La agresión contra las mujeres no sólo se da físicamente, como ha sucedido con Ana Gabriela Guevara y María Barracuda,  vocalista del grupo musical JotDog, sino más grave aún la emocional, pues genera secuelas que rebasan la temporalidad de las lesiones físicas.

Estos dos casos han permitido que aflore a través de redes sociales  el verdadero peligro: un machismo reprimido, que se descubre a la primera oportunidad y se manifiesta a través de la agresión verbal directa.

Tanto Ana como María por una parte de la población han recibido solidaridad y apoyo. Sin embargo, de forma directa también han recibido mensajes intimidatorios, agresivos y amenazas a través de Twitter, y medios electrónicos, por lo cual queda manifiesto que muchos mexicanos justifican la agresión a la que ellas fueron sometidas y que diariamente reciben miles de mujeres que viven en el anonimato, sin que las autoridades tomen conciencia de la gravedad del caso hasta que hay lesiones graves o culmina en un homicidio. Parece que hay una complicidad social encubierta,

¿Qué podremos decir además, del fenómeno poco explorado aún, de un importante segmento social de mujeres que se ponen del lado de los agresores y justifican la violencia contra su propio género, principalmente contra las mujeres que se rebelan contra la agresión?.  Tal parece que estuvieran condicionadas a aceptar que ellas mismas merecen ser castigadas por el hecho de ser mujeres y que resistirse y repeler la agresión es inaceptable.

Las mujeres de los agresores, ya sean madres, parejas o hermanas de éstos, generalmente se ponen del lado de ellos y justifican la violencia contra su propio género. Por una parte cegadas por el cariño familiar, pero también, por un condicionamiento derivado de nuestra idiosincrasia.

La violencia contra las mujeres es un fenómeno complejo y enraizado en el inconsciente colectivo, de modo incongruente.

Para erradicar la violencia contra las mujeres, aparte de endurecer fuertemente el castigo a los agresores varones, es necesario enfocar esfuerzos al convencimiento, hacia las mismas mujeres, de que deben rebelarse contra la violencia y no justificarla incluso dentro de su mismo hogar.

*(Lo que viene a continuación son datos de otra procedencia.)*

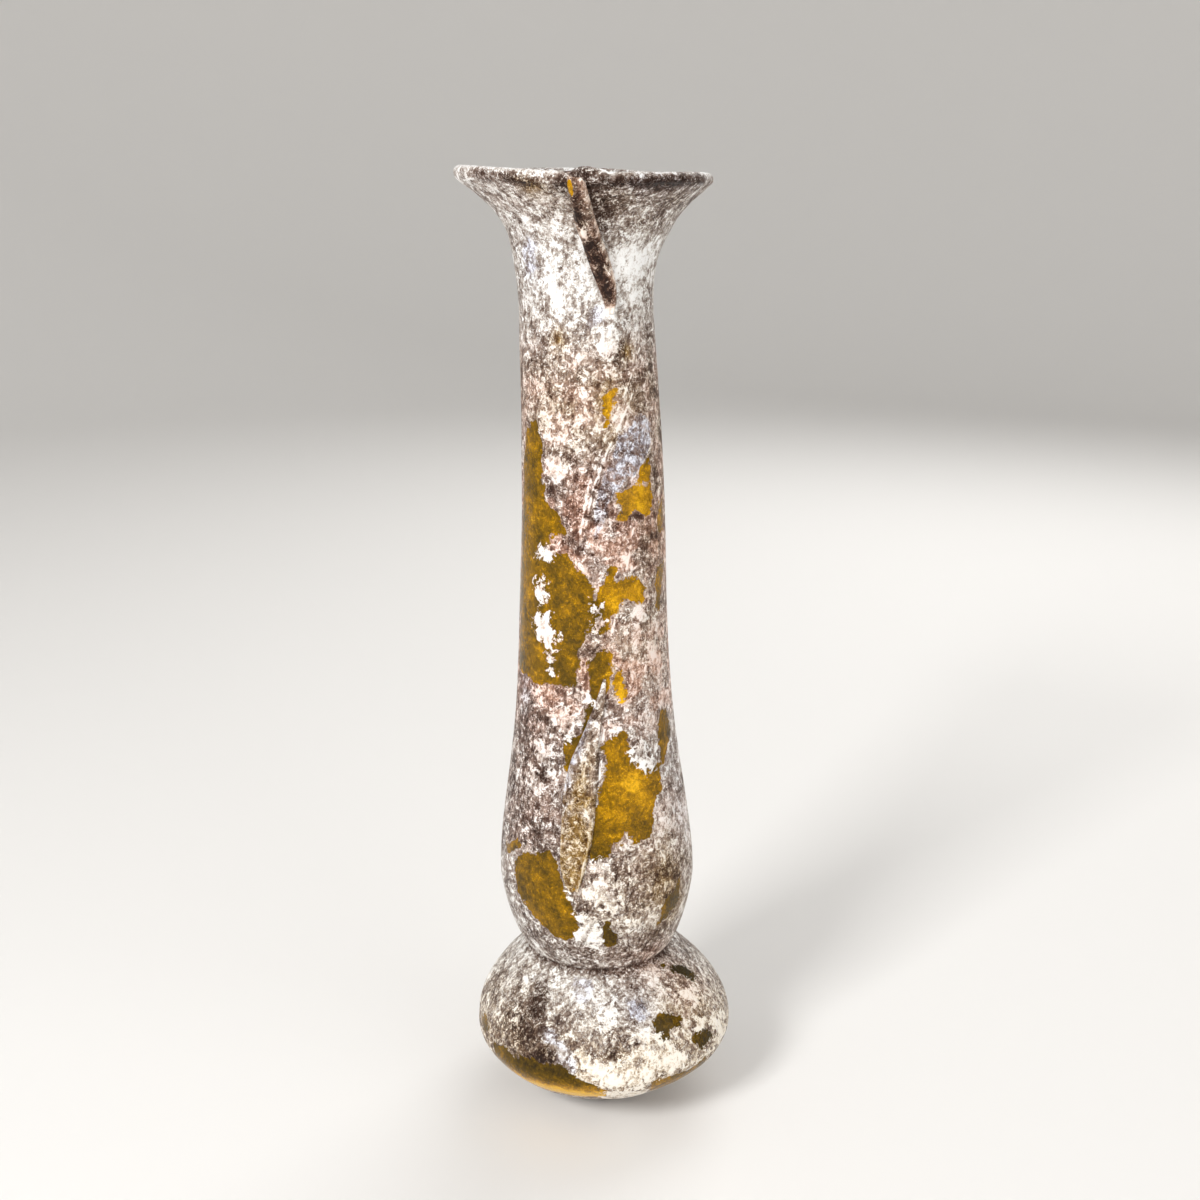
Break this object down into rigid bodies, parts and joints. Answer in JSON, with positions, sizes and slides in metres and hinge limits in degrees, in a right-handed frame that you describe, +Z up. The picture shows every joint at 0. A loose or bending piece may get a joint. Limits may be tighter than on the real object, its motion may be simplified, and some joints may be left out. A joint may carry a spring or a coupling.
{
  "type": "glass unguentarium",
  "caption": "Tall tubular flask of weathered amber glass with a squat foot bulb, a pinched waist, a flared rolled rim and the remains of a handle trail.",
  "frame": {"origin": "on the surface it stands on, under the centre of the foot bulb at its widest", "axes": "+Z up from the foot to the mouth; -Y the front, where the handle trail runs; +X to the right as seen from the front, away from the lean of the tube"},
  "size_m": [0.0517, 0.0512, 0.1798],
  "materials": {
    "weathered_amber_glass": "translucent amber glass, mostly under a pale pearly weathering crust"
  },
  "bodies": {
    "root": {"vessel": "weathered_amber_glass"}
  },
  "joints": []
}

Evidentemente, hay un importante sector femenino consciente de sus derechos, que lucha en contra de cualquier tipo de discriminación y violencia de género. Sin embargo, aún hay un importante porcentaje de mujeres que aún siguen condicionadas, igual que desde hace muchos siglos de sometimiento, a aceptarlo. Lo más grave es que ellas transmiten dentro del hogar, a sus hijas la conducta de la sumisión y a sus hijos la tolerancia y aceptación de que es un derecho que les asiste como hombres.

La violencia contra las mujeres no sólo se combate con spots de TV, algunos francamente cursis. Requiere de crear urgentemente un marco jurídico para castigar el hostigamiento y la violencia, pues la ley es muy “blandengue” y ofensivamente permisiva.

El Congreso debe replantear a profundidad los delitos “de género”, e incluso considerar castigo para los funcionarios públicos que desestiman la gravedad de estos delitos cuando deben combatirlos.

La forma en que se ventilan en las oficinas del ministerio público las violaciones sexuales atenta contra el pudor y somete a la vergüenza a las mujeres que denuncian a su agresor. Incluso muchas veces tienen que aceptar burlas, ironías, escarnio y a veces ser consideradas merecedoras de la agresión, por quienes están en los juzgados, lo cual desestimula la cultura de la denuncia ciudadana.

El primer paso para resolver el problema de la violencia de género es dejar de lado la actitud “socialmente correcta” de rechazarla de dientes para afuera, pero sin comprometerse a fondo con esta causa.

El primer paso debe darlo el Congreso redefiniendo su alcance y creando una legislación que combata a fondo este grave problema y además, las instituciones gubernamentales involucradas estudiar a fondo esta problemática social y definir soluciones efectivas.